Winding road leads to Convocation for BECE grad

Between the pandemic and raising a child with exceptionalities, Alyssa Marion’s journey to Convocation has taken more than a few detours.

But on Friday, Oct. 15, she will reach her destination — graduating from Brock’s Bachelor of Early Childhood Education (BECE) program.

Marion, who has been in the early childhood education (ECE) field for eight years, came to Brock in 2018 to build on her ECE diploma and open more opportunities for her career.

“I just didn’t feel like my diploma was going to be sufficient anymore with the developments in the field and what they’re requiring in terms of professional development,” she said.

Not long after her Brock start, Marion took time off from the program to welcome her son into the world in the summer of 2019. When he was three months old, Marion’s ECE experience helped her to recognize her son was experiencing developmental delays.

“I had noticed there were things that children do in their normal progression of development that he just wasn’t doing,” she said.

A health scare later revealed her son was born with a medical issue that has caused delays in every developmental domain.

Marion’s courses at Brock, including one focused entirely on exceptionalities and others that covered topics such as language delays or different ways to accommodate children with exceptionalities during playtime, helped her to better support her son, she said.

“With what I’ve learned, I’ve also been able to add helpful items into his toys and books and different things like that, that I would not have known about from Googling and doing quick research.”

When Marion returned to Brock in fall 2020, she had to balance her son’s frequent specialist appointments with assignments and online classes.

“I’ve had to rearrange meetings. I’ve had to miss classes because his appointments come up,” said Marion. “I can’t move specialist appointments with his neurologist.”

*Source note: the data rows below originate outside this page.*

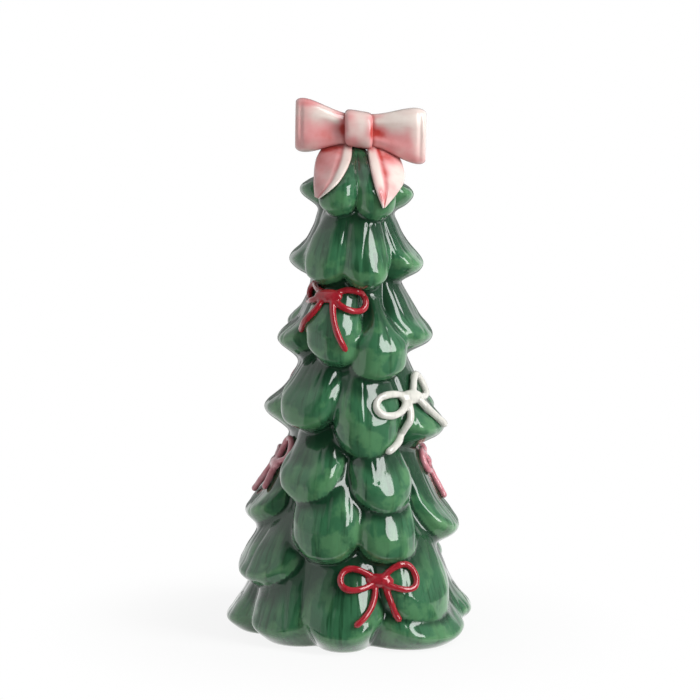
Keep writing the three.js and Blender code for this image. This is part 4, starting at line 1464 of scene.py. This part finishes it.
@dataclass
class RibbonBow:
    """The bow on the tip: a knot, two pleated loops and two tails of modelled clay."""

    outside: Outside
    across: float = 1.0
    knot_wide: float = 12.4
    knot_tall: float = 16.5
    knot_deep: float = 17.5
    knot_lean: float = 0.9  # how much lower its right side is than its middle
    knot_pink: float = 0.55
    loop_deep: float = 15.5
    overlap: float = 3.0  # how far a loop's neck runs into the knot
    pressed: float = 1.0
    dimple: float = 0.44
    pleat: float = 0.7
    thick: float = 2.4
    steepest: float = 1.6  # a tail leaves a surface that falls away faster than this
    sides: int = 96
    loops: tuple[RibbonLoop, ...] = (
        RibbonLoop("ribbon_left_loop", side=-1, long=21.7, rise=1.9, neck=13.4, end=25.2, pink=0.54),
        RibbonLoop("ribbon_right_loop", side=1, long=23.4, rise=-2.9, neck=14.0, end=26.2, pink=0.34),
    )
    tails: tuple[RibbonTail, ...] = (
        RibbonTail(
            "ribbon_left_tail",
            left_edge=((-14.5, -6), (-18.6, -13), (-19.4, -21.5), (-18.9, -28.4)),
            right_edge=((-2.8, -6), (-3.4, -13.2), (-8.2, -21.8), (-16.6, -29.2)),
            band_right=True,
            band_wide=0.3,
            pink=0.95,
            seam_pink=0.21,
        ),
        RibbonTail(
            "ribbon_right_tail",
            left_edge=((3.4, -6), (5, -15), (7.4, -24), (10.8, -32.6)),
            right_edge=((15, -7), (19.6, -15), (20, -22.5), (12.6, -31.8)),
            band_right=False,
            band_wide=0.34,
            pink=0.5,
            seam_pink=0.7,
        ),
    )

    SOFTNESS = 0.75  # 1 makes an oval ring and a lower power a squarer one
    KNOT_RINGS = 33
    LOOP_RINGS = 64
    KNOT_END = 0.72  # what is left of the knot's size at its ends
    KNOT_SQUARENESS = 6
    LOOP_END = {"tall": 0.78, "deep": 0.6, "squareness": 8}  # what is left of its size at its rounded end
    LOOP_NECK_DEEP = 0.6  # its depth at the neck, as a share of its full depth
    LOOP_SWELL = 0.75  # the half turns of the sine that fills it out, so that it is deepest at two thirds
    PLEAT_AT = (0.5, 0.2)  # how far from the middle of its height a pleat's ridge lies, and its width
    CREASE_AT = (0.9, 0.035)  # how far along a loop a crease crosses it, and its width
    PLEAT_SHARES = (1.4, 0.7)  # how high the ridges and how deep the crease, as shares of pleat
    FINE_HOLLOWS = (12, 0.6)  # the passes that find its hollows, and how much glaze runs into them
    WIDE_HOLLOWS = (60, 0.5)
    TAIL_GRID = (64, 34)  # rows and columns
    TAIL_GAP = 0.1  # between a tail and the branches
    TAIL_FROM_MIDDLE = 0.5  # how far in front of the tree's axis a tail starts, where it feels no branch
    FELT_WIDE = 0.6  # how far aside a tail feels the branches
    BRUSH_SLOWED = (0.8, 0.15)  # how much slower the brush's noise runs up and through the bow

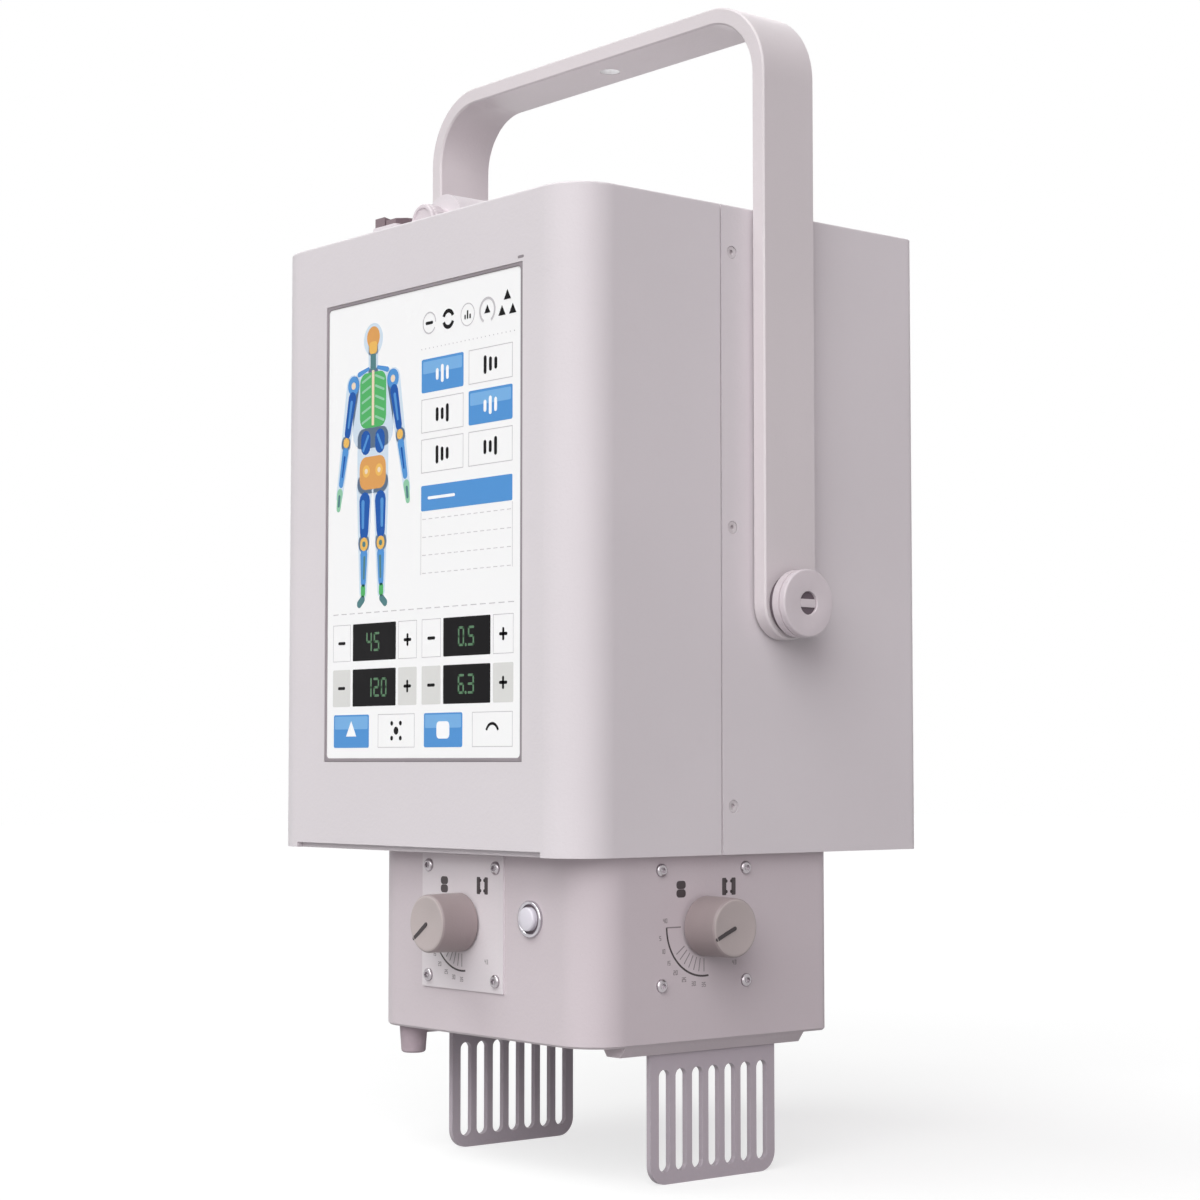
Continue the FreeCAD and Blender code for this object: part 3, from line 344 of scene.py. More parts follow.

The Brock community was key to Marion’s success. Faculty and staff worked with Marion, helping her to catch up, giving her extensions when necessary and supporting her when her responsibilities seemed overwhelming.

Even though her own schedule was full, Marion gave back to the community by running the Brock BECE Student Association during her fourth year, assisting with orientation and mentoring new students.

Reflecting on her time at Brock so far, Marion is proudest of completing her thesis while home with a toddler during the second wave of the COVID-19 pandemic. She often found herself trying to write during naptimes or struggling to switch between speaking French, her first language, all day with her son while trying to work in English.

Her experience as an ECE professional and as a student during COVID-19 inspired her to focus her thesis research on educator burnout.

“I can only imagine what people are feeling in the field with all of these new COVID-19 protocols and different class structures,” Marion said, adding the rate of burnout among ECE workers is generally high without factoring in additional pressures created by the pandemic.

She plans to build on her undergraduate thesis research while completing a Master of Education at Brock so that she can teach future early childhood educators. Her goal is to create a mental health and wellness resource for ECE professionals.

“I really want educators to have some kind of tool kit or workshop that helps them to develop tools to better take care of themselves, so that they can take better care of children.”